Acompañados por los gobernantes de Cuba, Venezuela y Honduras, y delegados de apenas otros 18 países, la mayoría autocracias y solo tres de nuestro hemisferio, Daniel Ortega y su esposa, Rosario Murillo, ejecutaron el lunes un nuevo acto de su dictadura familiar: asumir el poder, como presidente y vicepresidenta, por un período que se extiende hasta el 2027. Sumados a los tres quinquenios inmediatamente anteriores y a los 10 años previos en que dirigió Nicaragua, el dictador casi duplicará la permanencia en el poder de Anastasio Somoza García y solo quedará por debajo, en América Latina, de Fidel Castro, Alfredo Stroessner y Rafael Leónidas Trujillo. Tal elenco habla por sí mismo sobre la perversa naturaleza del régimen.
El aislamiento internacional en que se produjo su juramentación y la de los 91 diputados de la Asamblea Nacional (75 del sandinismo y 16 de partidos sumisos) se origina en otro tipo de aislamiento aún más notorio: el de su propio pueblo. Durante los últimos años, pero especialmente tras las masivas protestas populares en abril del 2018, acalladas a sangre, fuego, persecución y cárcel, Ortega y sus secuaces emprendieron un asalto sistemático y total contra todo vestigio democrático; sin embargo, aún tratan de encubrir con algunas máscaras acartonadas la arbitrariedad extrema de su poder.
La culminación más ostensible de este proceso fue la farsa electoral de noviembre pasado, antes de la cual fueron encarcelados todos los aspirantes presidenciales opositores, se canceló la personería de sus partidos y, mediante distintos mecanismos, los medios de comunicación independientes fueron virtualmente eliminados. Esto se dio en un contexto de profunda crisis económica, social y sanitaria, agudizada por desinterés, ineptitud y perversión del régimen.
Por lo anterior, la investidura de hace pocos días fue un trágico sainete, una burda escenificación digna del peor imaginario de la ficción política latinoamericana. Y si el pueblo es poco lo que, por el momento, puede hacer para desprenderse del régimen, al menos la comunidad internacional ha respondido con mayor energía, aunque todavía debe hacer mucho más para presionar por un cambio democrático interno, sin duda muy difícil.
Tras los falsos comicios, la Organización de los Estados Americanos, la mayoría de los países latinoamericanos —entre ellos Costa Rica—, Estados Unidos, Canadá, la Unión Europea (UE) y el Reino Unido desconocieron la legitimidad del resultado.

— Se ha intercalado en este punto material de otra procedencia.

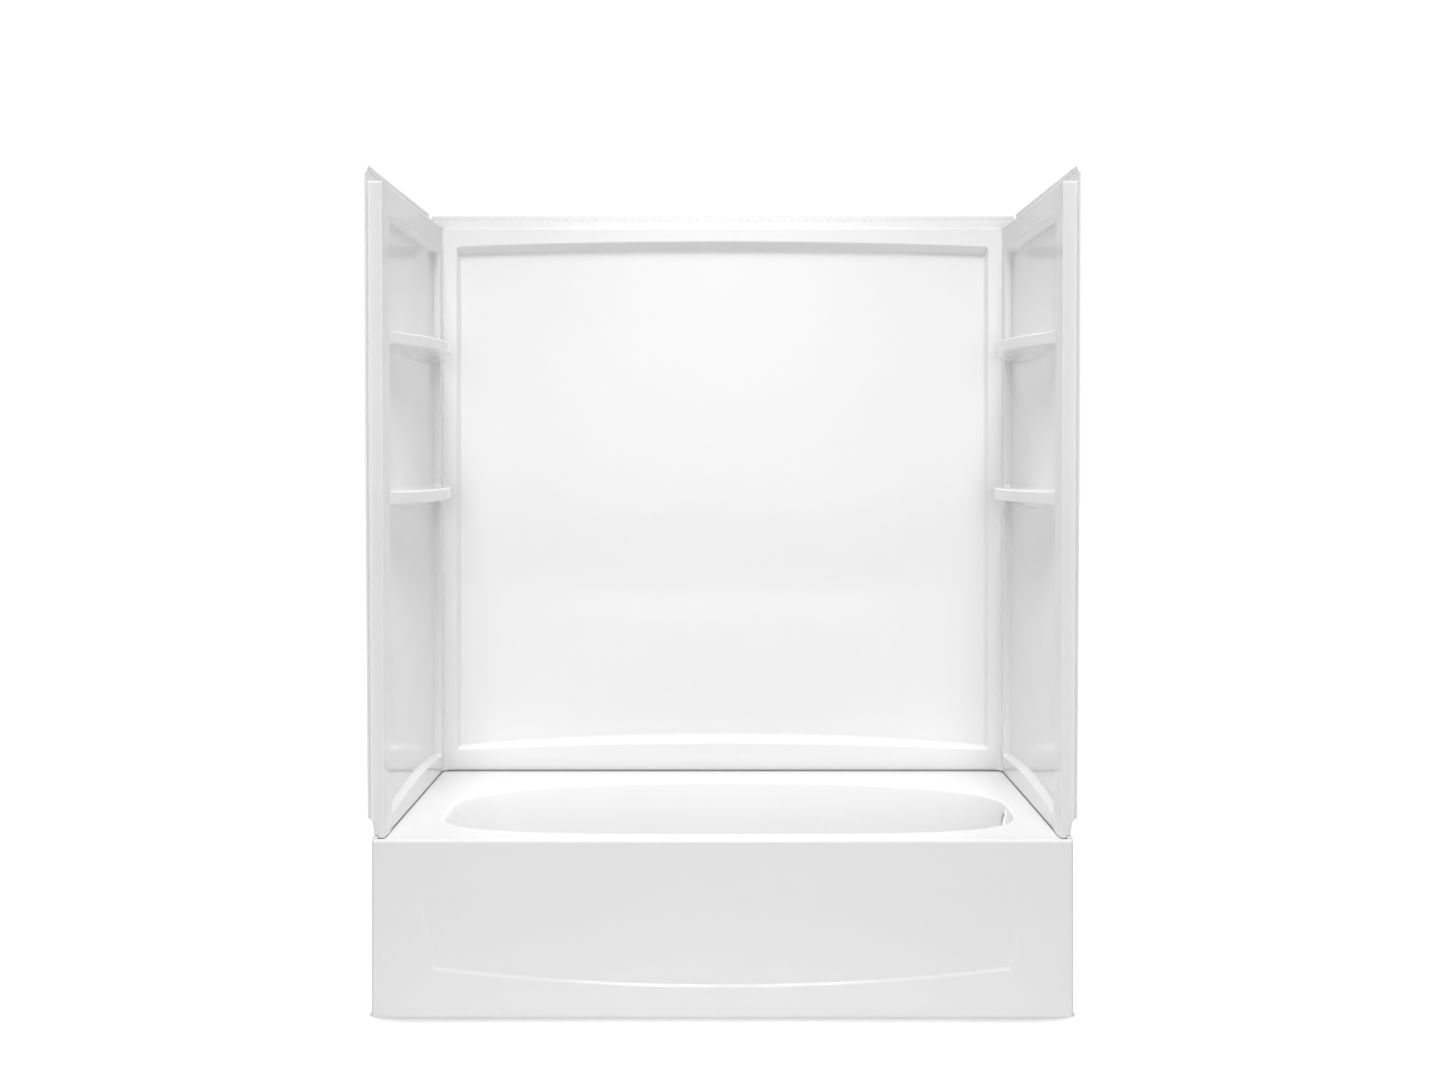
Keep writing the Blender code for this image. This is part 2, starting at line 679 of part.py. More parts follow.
def panel_ring(low, high, foot, head, depths, radius, along_steps, square=False):
    """One ring of a panel, as (along, up, depth), from the middle of its high head corner.

    foot and head are heights at the low end, middle and high end. depths are those
    of the foot, high side, head and low side. A square ring has its two corners
    on the high side sharp.
    """
    foot_depth, high_depth, head_depth, low_depth = depths
    corners = (
        (high, head[2], 1, 1, high_depth, head_depth, square),
        (low, head[0], -1, 1, head_depth, low_depth, False),
        (low, foot[0], -1, -1, low_depth, foot_depth, False),
        (high, foot[2], 1, -1, foot_depth, high_depth, square),
    )
    middle, half = (low + high) / 2, (high - low) / 2 - radius
    ring = []
    for index, (x, z, sign_x, sign_z, depth_in, depth_out, sharp) in enumerate(corners):
        start = index * math.pi / 2
        way_in = Vector((-math.sin(start), math.cos(start)))
        way_out = Vector((-math.cos(start), -math.sin(start)))
        centre = Vector((x - sign_x * radius, z - sign_z * radius))
        for step in range(CORNER_STEPS + 1):
            share = step / CORNER_STEPS
            if sharp:
                spare = 2 * share - 1
                place = Vector((x, z)) + (way_out if spare > 0 else way_in) * radius * spare
                blend = 1.0 if spare > 0 or (spare == 0 and index == 0) else 0.0
            else:
                angle = start + share * math.pi / 2
                place = centre + radius * Vector((math.cos(angle), math.sin(angle)))
                blend = share
            ring.append((place.x, place.y, depth_in + (depth_out - depth_in) * blend))
        across = index % 2 == 0
        steps = along_steps if across else PANEL_UP
        values = head if index == 0 else foot
        for step in range(1, steps):
            share = 2 * step / steps - 1
            if across:
                spread = -share if index == 0 else share
                ring.append((middle + half * spread, crown(values, spread), depth_out))
            else:
                rise = (share + 1) / 2
                if index == 1:
                    top, bottom = head[0] - radius, foot[0] + radius
                    ring.append((low, top + (bottom - top) * rise, depth_out))
                else:
                    bottom, top = foot[2] + radius, head[2] - radius
                    ring.append((high, bottom + (top - bottom) * rise, depth_out))
    turn = CORNER_STEPS // 2
    return ring[turn:] + ring[:turn]


def open_count(along_steps):
    """Points of a ring from its high head corner round to its high foot corner."""
    return 3 * CORNER_STEPS + 2 * along_steps + PANEL_UP + 1


def panel_mesh(name, rings, place, facing, open_rings=0, open_points=0):
    """An open sheet through a panel's rings, closed by its flat field.

    The first open_rings rings leave out the panel's high side.
    """
    def build(shape):
        rows = []
        for index, ring in enumerate(rings):
            used = ring[:open_points] if index < open_rings else ring
            rows.append([shape.verts.new(place(*point)) for point in used])
        for index, (outer, inner) in enumerate(zip(rows, rows[1:])):
            count = len(outer)
            spans = range(count - 1) if index < open_rings else range(count)
            for step in spans:
                after = (step + 1) % count
                shape.faces.new((outer[step], outer[after], inner[after], inner[step]))
        field = shape.faces.new(rows[-1])
        field.normal_update()
        if field.normal.dot(Vector(facing)) < 0:
            bmesh.ops.reverse_faces(shape, faces=shape.faces)
    return mesh_from(name, build)


def add_thickness(item):
    """Give a moulded sheet its wall, behind the face that shows."""
    modifier = item.modifiers.new("wall", "SOLIDIFY")
    modifier.thickness = PANEL_WALL
    modifier.offset = -1
    modifier.use_even_offset = True
    modifier.use_quality_normals = True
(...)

Esto se reflejó en la ridícula asistencia a la toma de posesión y, más importante aún, en la decisión coordinada entre los estadounidenses y europeos de incrementar sus sanciones hacia personeros e instancias ligadas a la dictadura.
Poco antes de que se produjera la investidura de la pareja gobernante, el Consejo de Europa y los departamentos de Estado y el Tesoro estadounidenses emitieron nuevas sanciones económicas y migratorias que, en conjunto, afectan la compañía de telecomunicaciones Telcor, la empresa minera estatal Eniminas, la Policía Nacional, el Consejo Supremo Electoral y altos funcionarios del régimen, varios de ellos militares, así como a hijos de la pareja Ortega-Murillo.
La ministra de Asuntos Exteriores de Canadá dio la bienvenida a esas medidas y manifestó la intención de seguir trabajando con sus aliados para “presionar al gobierno a que restaure la democracia y respete los derechos humanos”. Algo similar manifestó el gobierno británico, que, además, anunció la posibilidad de imponer sus propias sanciones.
Enfrentado al profundo rechazo interno y externo, la estrategia de Ortega y Murillo sigue dos carriles: hacia dentro, control, represión, exilio y el uso del clientelismo y la corrupción para construir algunas alianzas; hacia fuera, apuntalarse, sobre todo, en los gobiernos de Rusia, Irán y, más recientemente, China, en vista de que Cuba y Venezuela, con sus propias miserias, ya es poco lo que pueden ofrecer. Hasta ahora, por desgracia, esta ruta les ha permitido construir una muralla a su alrededor, para sobrevivir, insensibles, en medio de la miseria, el rechazo, la insularidad, la postración y la parálisis social. Hasta ahora, lo han logrado.
¿Podrá mantenerse a mediano y largo plazo? Si no se produce una presión aún más robusta, quizá sí. De ahí la importancia de que los países democráticos con real capacidad de influencia arrecien y extiendan las sanciones y no dejen de exigir, cuando menos, nuevas elecciones, la liberación de los presos políticos, la eliminación de la legislación represiva y el respeto a los derechos humanos.